A 1970s-style, hand-drawn animated feature for grown-ups that thumbs its nose at capitalism sounds like date-night nirvana for a very specific subset of Americans. As someone with a mental zip code squarely inside that targeted area, it saddens me to report that Cryptozoo is a maddening blend of up-its-own-ass and on-the-nose. Featuring a genuinely upsetting amount of cartoon scrotums, the film feels like a stoner’s bonkers animal doodles set into motion with a story about how, like, owning living things is bad man.
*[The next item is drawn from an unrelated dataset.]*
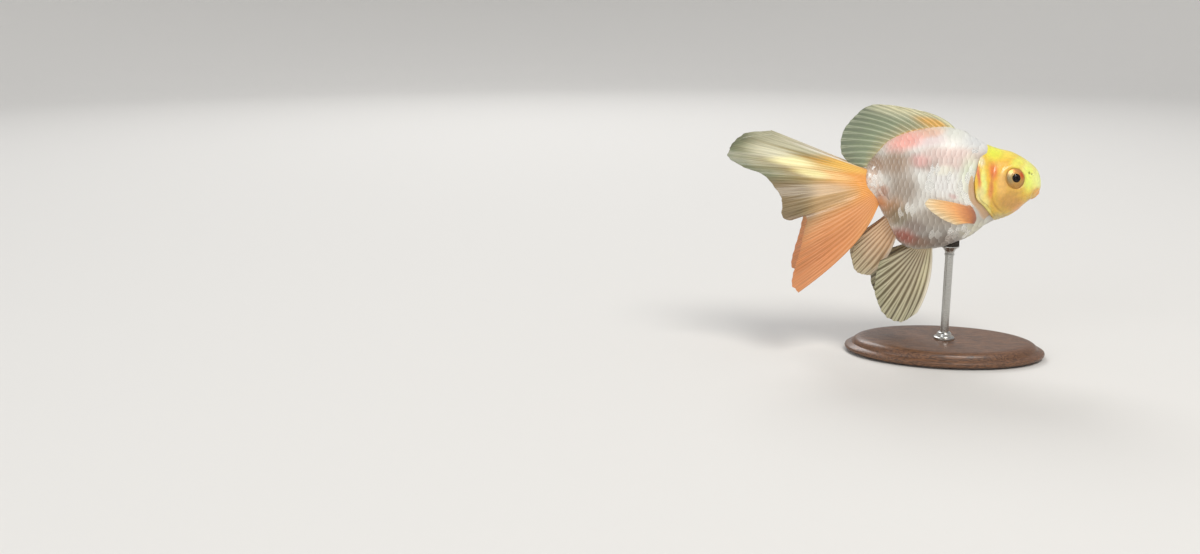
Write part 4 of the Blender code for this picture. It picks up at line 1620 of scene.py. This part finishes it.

After a prelude/prologue/porno in which half of a horny couple in the woods gets gored by a unicorn, the film introduces Lauren Gray (Lake Bell). She is a veterinarian who specializes in cryptids, which are nonsensical animals that appear to have been drawn by Napoleon Dynamite. She works for a cryptid preserve that is also designed to be a tourist trap. She bristles when a snake-haired gorgon named Phoebe (Angeliki Papoulia) suggests that maybe those ends don’t justify the exploitive means. If you miss the point she’s making, Phoebe also has a scene where she must show her exposed breasts and butt to a douche that runs a strip club that underlines, italicizes, and bolds the “exotic” in exotic dancing.
Lauren and Phoebe are attempting to find a Baku, a dream-eating creature that looks like an elephant drawn by a child with a future spent beating up those with artistic talent. They head to Florida based on a lead from Pliny (Emily Davis), a headless cryptid with a face on his torso that sort of looks like MODOK, Krang, or Alex Jones. Before long, they’re battling overtly militaristic merchants and questioning whether they too should be ashamed of themselves too. Spoiler alert: They should!
Cryptozoo’s themes are simple enough to be Etch A Sketched. Simply tossing some genitals into a film with themes that would be remedial to toddlers doesn’t make it adult-oriented so much as it just makes it gross. Writer/director Dash Shaw also saw fit to give every character dialogue ripped from any MST3K-ed sci-fi feature. Come to think of it, watching robots mock this upsettingly pretentious bit of film school flotsam is maybe the only way to redeem it.
The biggest problem is Cryptozoo isn’t authentically weird but lazily goofy. It doesn’t feel uniquely eccentric or imaginative but oddly derivative. Instead of awe-inducing hallucinatory creatures, it goes with things like dancing gnome-elves and sentient clouds of light. Those may be weirder than anything Pixar would put on a platter, but if your goal is to get trippy with it, they feel like half-baked efforts from a fully baked creative team.
I’d always rather watch an ambitious indie misfire than a coldly calculated blockbuster precisely targeted to minimally offend. It’s why you’re reading a review of Cryptozoo and not Free Guy. But the key word is “ambitious,” and this unmotivated motion picture feels like an art class assignment turned in by someone who thought it was pure genius after a few bong rips.
Grade = D
Other Critical Voices to Consider
Kristian Lin at the Fort Worth Weekly says “We know about outsider art, but is there such a thing as outsider animation? If there is, then Cryptozoo certainly belongs to that category. Hollywood could have done up this fantasia in a more polished and less interesting way, if they went in for animated movies for adults. … It’s the most affecting animated film I’ve seen so far this year.
Kristy Puchko at rogerebert.com says “Action sequences boast blood, body-horror, and sky-high battles between beasts and helicopters. And yet these animated characters do not yowl, snarl, or even speak with a smile. They talk in weary whispers or through gritted teeth, smudging every emotion into one note of drudgery. Sadly, this drags down all the bits that might be exciting, thrilling, or fun into a muck of tedium.”
Travis Hopson at Punch Drunk Critics says “[I] was drawn in by the surprisingly intense action and the childlike, Wes Anderson-esque quality to the storytelling. While Cryptozoo looks like a psychedelic mind trip, and it definitely is, the message boils down simply enough to respect and kindness towards those who are different, even if they have a head full of snakes.”